### Task to carry out
Reproduce the section of the listing that begins at the line containing "from mathutils import Matrix, Vector" and finishes at the line containing "BEAD_PULL = 0.3". Include both end lines and nothing beyond them.

### Material shown
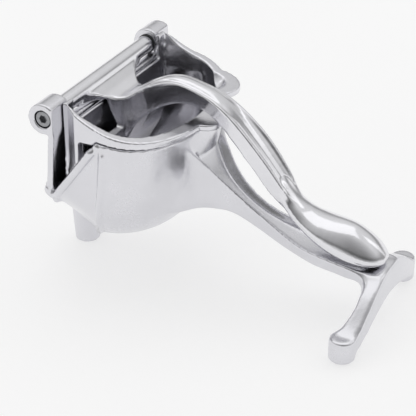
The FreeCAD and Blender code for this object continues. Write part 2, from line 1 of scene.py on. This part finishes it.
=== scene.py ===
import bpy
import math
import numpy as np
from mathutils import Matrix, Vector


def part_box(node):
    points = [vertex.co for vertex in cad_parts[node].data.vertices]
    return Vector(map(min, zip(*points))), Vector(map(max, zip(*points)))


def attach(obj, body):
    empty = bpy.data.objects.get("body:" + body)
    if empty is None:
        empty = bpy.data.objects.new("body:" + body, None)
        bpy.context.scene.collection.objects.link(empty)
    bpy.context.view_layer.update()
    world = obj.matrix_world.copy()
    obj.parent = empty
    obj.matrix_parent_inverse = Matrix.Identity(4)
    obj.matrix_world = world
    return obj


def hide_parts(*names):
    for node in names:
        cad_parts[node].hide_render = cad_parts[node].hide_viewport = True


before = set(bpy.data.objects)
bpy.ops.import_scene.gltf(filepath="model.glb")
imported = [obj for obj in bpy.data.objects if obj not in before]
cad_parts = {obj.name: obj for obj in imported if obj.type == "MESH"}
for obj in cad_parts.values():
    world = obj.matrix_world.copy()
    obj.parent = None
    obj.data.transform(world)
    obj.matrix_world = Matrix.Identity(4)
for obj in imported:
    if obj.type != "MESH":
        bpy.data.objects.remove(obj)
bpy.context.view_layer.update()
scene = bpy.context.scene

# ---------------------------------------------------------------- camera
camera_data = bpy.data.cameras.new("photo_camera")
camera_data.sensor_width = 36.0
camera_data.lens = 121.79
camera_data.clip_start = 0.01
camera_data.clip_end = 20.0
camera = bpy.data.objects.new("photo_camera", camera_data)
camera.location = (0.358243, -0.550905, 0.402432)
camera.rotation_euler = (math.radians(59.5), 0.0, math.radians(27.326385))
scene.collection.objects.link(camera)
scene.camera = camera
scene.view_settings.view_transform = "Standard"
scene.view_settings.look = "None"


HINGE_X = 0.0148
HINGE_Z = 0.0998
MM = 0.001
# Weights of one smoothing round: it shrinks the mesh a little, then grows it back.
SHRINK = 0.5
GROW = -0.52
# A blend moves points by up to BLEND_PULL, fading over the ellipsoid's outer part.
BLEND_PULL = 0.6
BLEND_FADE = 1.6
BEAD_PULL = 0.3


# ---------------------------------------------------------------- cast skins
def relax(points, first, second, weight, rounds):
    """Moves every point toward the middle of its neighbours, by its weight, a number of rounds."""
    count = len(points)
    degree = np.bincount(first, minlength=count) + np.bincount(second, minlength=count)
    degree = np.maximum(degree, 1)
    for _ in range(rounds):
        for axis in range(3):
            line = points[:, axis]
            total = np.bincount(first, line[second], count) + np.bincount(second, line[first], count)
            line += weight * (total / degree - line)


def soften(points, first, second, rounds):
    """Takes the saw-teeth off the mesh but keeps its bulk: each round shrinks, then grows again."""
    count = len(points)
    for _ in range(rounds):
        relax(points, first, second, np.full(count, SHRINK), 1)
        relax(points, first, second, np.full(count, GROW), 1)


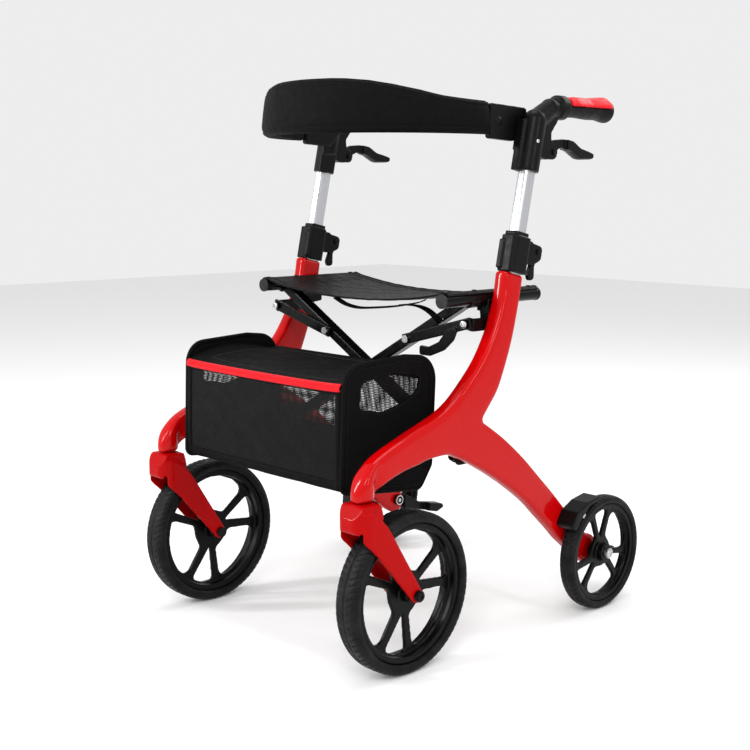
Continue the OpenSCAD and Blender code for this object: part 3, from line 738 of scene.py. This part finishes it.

...

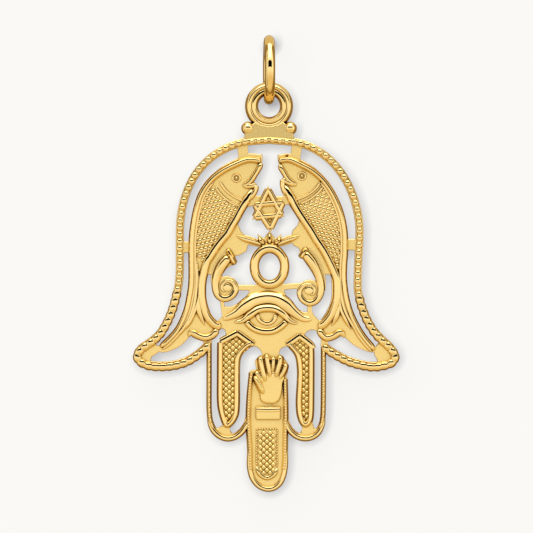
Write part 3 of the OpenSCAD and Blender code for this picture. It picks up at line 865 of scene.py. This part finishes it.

### Response
from mathutils import Matrix, Vector


def part_box(node):
    points = [vertex.co for vertex in cad_parts[node].data.vertices]
    return Vector(map(min, zip(*points))), Vector(map(max, zip(*points)))


def attach(obj, body):
    empty = bpy.data.objects.get("body:" + body)
    if empty is None:
        empty = bpy.data.objects.new("body:" + body, None)
        bpy.context.scene.collection.objects.link(empty)
    bpy.context.view_layer.update()
    world = obj.matrix_world.copy()
    obj.parent = empty
    obj.matrix_parent_inverse = Matrix.Identity(4)
    obj.matrix_world = world
    return obj


def hide_parts(*names):
    for node in names:
        cad_parts[node].hide_render = cad_parts[node].hide_viewport = True


before = set(bpy.data.objects)
bpy.ops.import_scene.gltf(filepath="model.glb")
imported = [obj for obj in bpy.data.objects if obj not in before]
cad_parts = {obj.name: obj for obj in imported if obj.type == "MESH"}
for obj in cad_parts.values():
    world = obj.matrix_world.copy()
    obj.parent = None
    obj.data.transform(world)
    obj.matrix_world = Matrix.Identity(4)
for obj in imported:
    if obj.type != "MESH":
        bpy.data.objects.remove(obj)
bpy.context.view_layer.update()
scene = bpy.context.scene

# ---------------------------------------------------------------- camera
camera_data = bpy.data.cameras.new("photo_camera")
camera_data.sensor_width = 36.0
camera_data.lens = 121.79
camera_data.clip_start = 0.01
camera_data.clip_end = 20.0
camera = bpy.data.objects.new("photo_camera", camera_data)
camera.location = (0.358243, -0.550905, 0.402432)
camera.rotation_euler = (math.radians(59.5), 0.0, math.radians(27.326385))
scene.collection.objects.link(camera)
scene.camera = camera
scene.view_settings.view_transform = "Standard"
scene.view_settings.look = "None"


HINGE_X = 0.0148
HINGE_Z = 0.0998
MM = 0.001
# Weights of one smoothing round: it shrinks the mesh a little, then grows it back.
SHRINK = 0.5
GROW = -0.52
# A blend moves points by up to BLEND_PULL, fading over the ellipsoid's outer part.
BLEND_PULL = 0.6
BLEND_FADE = 1.6
BEAD_PULL = 0.3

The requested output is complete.